FIG. 8 is a view showing an example of SIR values of the respective stages of the interference canceller section and required SIR values corresponding to respective transmission methods;
FIG. 9 is a block diagram showing mobile station as a computer configuration; and
FIG. 10 is a block diagram showing base station as a computer configuration.

DETAILED DESCRIPTION OF THE PREFERRED EMBODIMENTS

An embodiment of the present invention will be described in detail below with reference to the accompanying drawings. FIG. 2 is a block diagram showing a configuration of the embodiment of a wireless communication system according to the present invention. The wireless communication system has mobile station 100 for each user and base station 200 capable of communicating with the plurality of mobile stations through a wireless network.

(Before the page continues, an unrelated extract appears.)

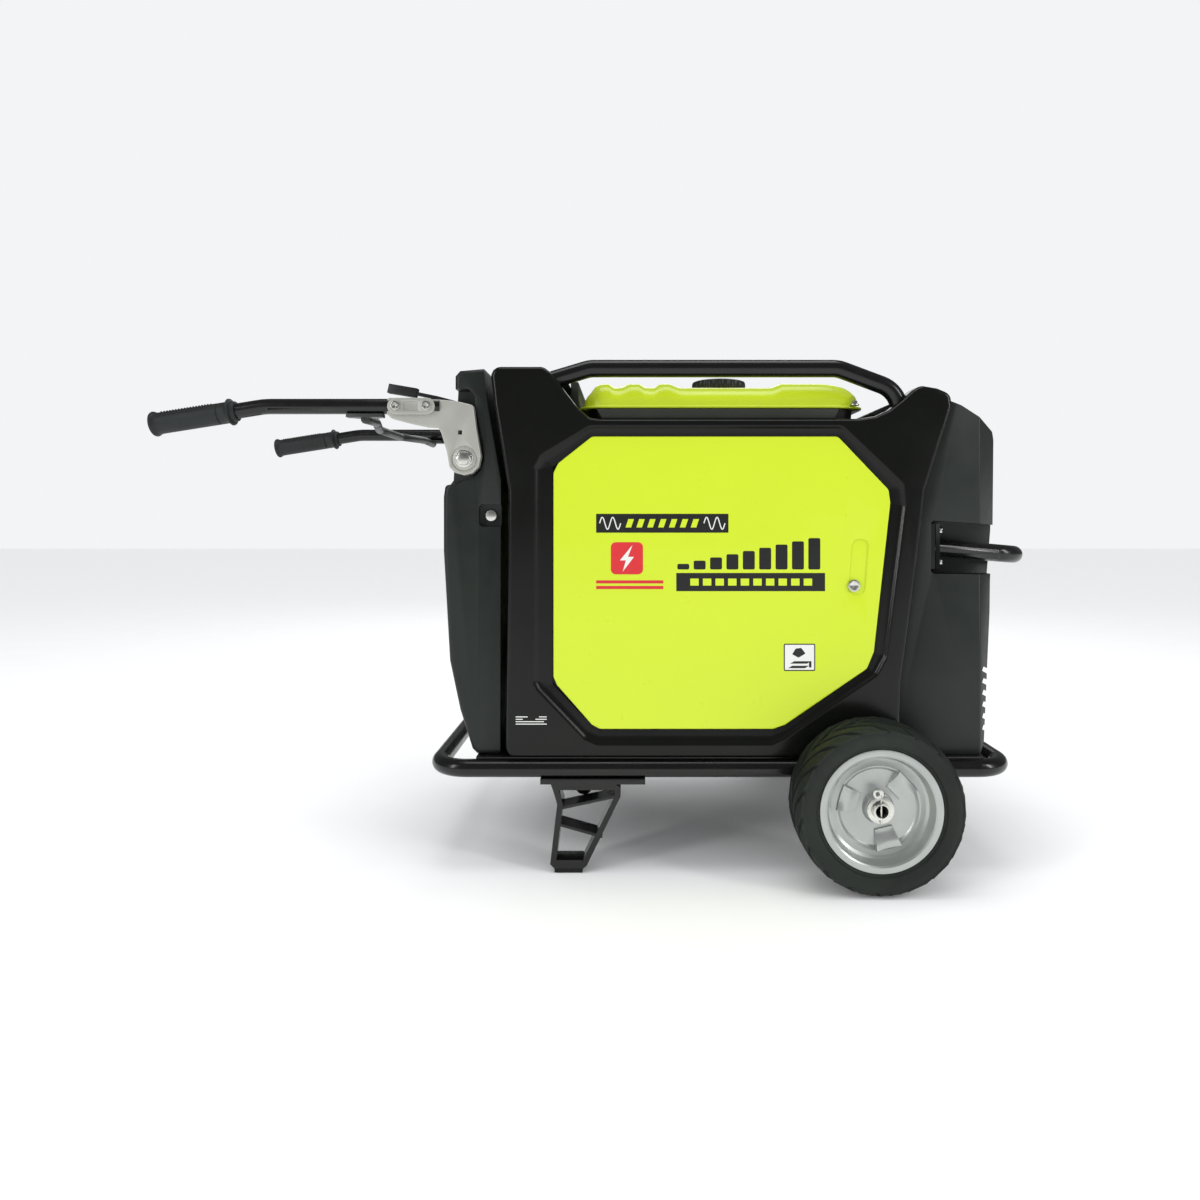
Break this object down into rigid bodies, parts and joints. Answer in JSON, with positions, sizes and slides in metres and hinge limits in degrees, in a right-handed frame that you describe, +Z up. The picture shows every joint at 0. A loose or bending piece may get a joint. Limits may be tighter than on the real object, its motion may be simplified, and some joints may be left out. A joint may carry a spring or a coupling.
{
  "type": "inverter generator",
  "caption": "Wheeled, enclosed petrol inverter generator on a tube frame, with fold-down carrying handles, a lime tank and side panels, and a control panel with outlets.",
  "frame": {"origin": "centre of the footprint on the ground, below the middle of the overall box", "axes": "+X along the machine from the handle and control end to the exhaust and wheel end, +Y across it from the service door to the starter side, +Z up"},
  "size_m": [1.2769, 0.632, 0.734],
  "materials": {
    "frame_black": "gloss black powder coat",
    "gloss_cover": "gloss black moulded plastic",
    "satin_cover": "fine-grained satin dark grey plastic",
    "lime_paint": "gloss lime paint",
    "trim_grey": "satin dark grey plastic",
    "cast_aluminium": "satin cast aluminium",
    "zinc_steel": "zinc-plated steel",
    "rubber": "black moulded rubber",
    "grip_rubber": "dark grey moulded rubber",
    "tyre_rubber": "solid black tyre rubber",
    "rim_grey": "grey painted pressed steel",
    "panel_grey": "satin grey control panel",
    "black_plastic": "black moulded plastic",
    "engine_alloy": "cast engine alloy",
    "copper_winding": "enamelled copper windings",
    "heat_steel": "heat-tinted steel",
    "iron": "machined iron",
    "brace_grey": "satin dark grey paint",
    "rope_cord": "braided starter rope",
    "red_plastic": "red moulded plastic"
  },
  "bodies": {
    "frame": {"base_loop": "frame_black", "cross_members": "frame_black", "top_rail_near": "frame_black", "top_rail_far": "frame_black", "rear_bar": "frame_black", "foot_near": "frame_black", "foot_far": "frame_black", "foot_pads": "rubber", "axle": "zinc_steel", "axle_brackets": "frame_black", "wheel_retainers": "zinc_steel", "pivot_bolts": "zinc_steel", "side_cover_near": "gloss_cover", "side_cover_far": "gloss_cover", "side_panel_far": "lime_paint", "front_cover": "satin_cover", "rear_cover": "satin_cover", "top_covers": "satin_cover", "top_trim": "trim_grey", "fasteners": "zinc_steel", "bottom_tray": "frame_black", "fuel_tank": "lime_paint", "control_panel": "panel_grey", "outlets": "black_plastic", "inverter_module": "engine_alloy", "battery": "black_plastic", "engine_block": "engine_alloy", "cylinder_head": "engine_alloy", "stator": "copper_winding", "fan_shroud": "black_plastic", "recoil_housing": "black_plastic", "muffler": "heat_steel", "air_filter_box": "black_plastic", "carburettor": "engine_alloy", "engine_mounts": "rubber", "door_hinge": "frame_black"},
    "handle": {"handle_bar_near": "frame_black", "handle_bar_far": "frame_black", "grip_near": "grip_rubber", "grip_far": "grip_rubber", "bracket_near": "cast_aluminium", "bracket_far": "cast_aluminium", "bracket_screws": "zinc_steel", "cross_brace": "brace_grey"},
    "latch": {"latch_lever": "black_plastic"},
    "wheel_near": {"tyre_near": "tyre_rubber", "rim_near": "rim_grey"},
    "wheel_far": {"tyre_far": "tyre_rubber", "rim_far": "rim_grey"},
    "door": {"service_door": "lime_paint"},
    "lock": {"door_lock": "zinc_steel"},
    "cap": {"fuel_cap": "black_plastic"},
    "crank": {"rotor": "iron"},
    "reel": {"recoil_reel": "black_plastic"},
    "starter_pull": {"starter_grip": "black_plastic", "starter_rope": "rope_cord"},
    "key_switch": {"engine_switch": "red_plastic"},
    "idle_switch": {"eco_switch": "black_plastic"},
    "breaker_bar": {"breaker": "black_plastic"},
    "outlet_lids": {"outlet_cover": "black_plastic"}
  },
  "joints": [
    {"name": "handle_fold", "type": "hinge", "parent": "frame", "child": "handle", "pos_m": [-0.187, 0, 0.5895], "axis": [0, 1, 0], "range_deg": [-85, 0]},
    {"name": "latch_lift", "type": "hinge", "parent": "handle", "child": "latch", "pos_m": [-0.2, -0.204, 0.655], "axis": [0, 1, 0], "range_deg": [0, 14], "stiffness_Nm_per_rad": 0.3, "springref_deg": -22.92},
    {"name": "wheel_near_spin", "type": "hinge", "parent": "frame", "child": "wheel_near", "pos_m": [0.385, -0.278, 0.1143], "axis": [0, 1, 0], "continuous": true},
    {"name": "wheel_far_spin", "type": "hinge", "parent": "frame", "child": "wheel_far", "pos_m": [0.385, 0.278, 0.1143], "axis": [0, 1, 0], "continuous": true},
    {"name": "door_swing", "type": "hinge", "parent": "frame", "child": "door", "pos_m": [-0.057, -0.222, 0.4], "axis": [0, 0, -1], "range_deg": [0, 95]},
    {"name": "lock_turn", "type": "hinge", "parent": "door", "child": "lock", "pos_m": [0.37, -0.222, 0.408], "axis": [0, 1, 0], "range_deg": [0, 90]},
    {"name": "cap_turn", "type": "hinge", "parent": "frame", "child": "cap", "pos_m": [0.194, -0.06, 0.71], "axis": [0, 0, 1], "range_deg": [0, 120]},
    {"name": "engine_spin", "type": "hinge", "parent": "frame", "child": "crank", "pos_m": [0.21, 0, 0.3], "axis": [0, 1, 0], "continuous": true},
    {"name": "starter_draw", "type": "slide", "parent": "frame", "child": "starter_pull", "axis": [0, 1, 0], "range_m": [0, 0.55], "stiffness_N_per_m": 40, "springref_m": -0.25},
    {"name": "reel_spin", "type": "hinge", "parent": "frame", "child": "reel", "pos_m": [0.21, 0.172, 0.3], "axis": [0, 1, 0], "range_deg": [0, 910]},
    {"name": "switch_turn", "type": "hinge", "parent": "frame", "child": "key_switch", "pos_m": [-0.205, -0.105, 0.48], "axis": [1, 0, 0], "range_deg": [0, 90]},
    {"name": "idle_rock", "type": "hinge", "parent": "frame", "child": "idle_switch", "pos_m": [-0.199, -0.048, 0.48], "axis": [0, 1, 0], "range_deg": [-8, 8]},
    {"name": "breaker_press", "type": "slide", "parent": "frame", "child": "breaker_bar", "axis": [1, 0, 0], "range_m": [0, 0.004], "stiffness_N_per_m": 400, "springref_m": -0.002},
    {"name": "lids_lift", "type": "hinge", "parent": "frame", "child": "outlet_lids", "pos_m": [-0.21, 0, 0.381], "axis": [0, 1, 0], "range_deg": [0, 100], "stiffness_Nm_per_rad": 0.03, "springref_deg": -17.19}
  ],
  "couplings": [
    {"joint": "reel_spin", "follows": "starter_draw", "rad_per_m": 28.571}
  ]
}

Firstly, receiving section 11 of the base station 200 receives a spread spectrum signal transmitted from the mobile station 100. Then, a control signal acquisition section 12 acquires a control signal including designation of the number of operation stages of an interference canceller, modulation method, coding rate, spread rate, code number, use frequency band and coding method from the reception signal output from the receiving section 11.
Interference canceller section 13 removes interference included in the reception signal output from the receiving section 11 and measures the SIR of the signal from which interference in the respective stages has been removed. The number of stages of the interference canceller that removes interference follows the designation of the number of operation stages of an interference canceller, which is included in the control signal acquired by the control signal acquisition section 12.
Decoding section 14 decodes the signal output from the interference canceller section 13, from which interference in the respective stages has been removed, to thereby generate decoded data.
SIR acquisition section 15 acquires the SIR of the signal from which interference in the respective stages has been removed in the interference canceller section 13. Control signal generation section 16 then generates a control signal for notifying the SIR information of the respective stages of the interference canceller section acquired by the SIR acquisition section 15, to a receiver station at the other end of a communication link. Transmission signal generation section 17 multiplexes the control signal generated by the control signal generation section 16 and transmission data, and the resultant transmission signal is transmitted by transmitting section 18.
Receiving/demodulating section 21 of the mobile station 100 receives and demodulates the spread spectrum signal transmitted from the base station 200 and outputs the demodulate signal to a decoding section 22. The decoding section 22 then decodes the demodulate signal.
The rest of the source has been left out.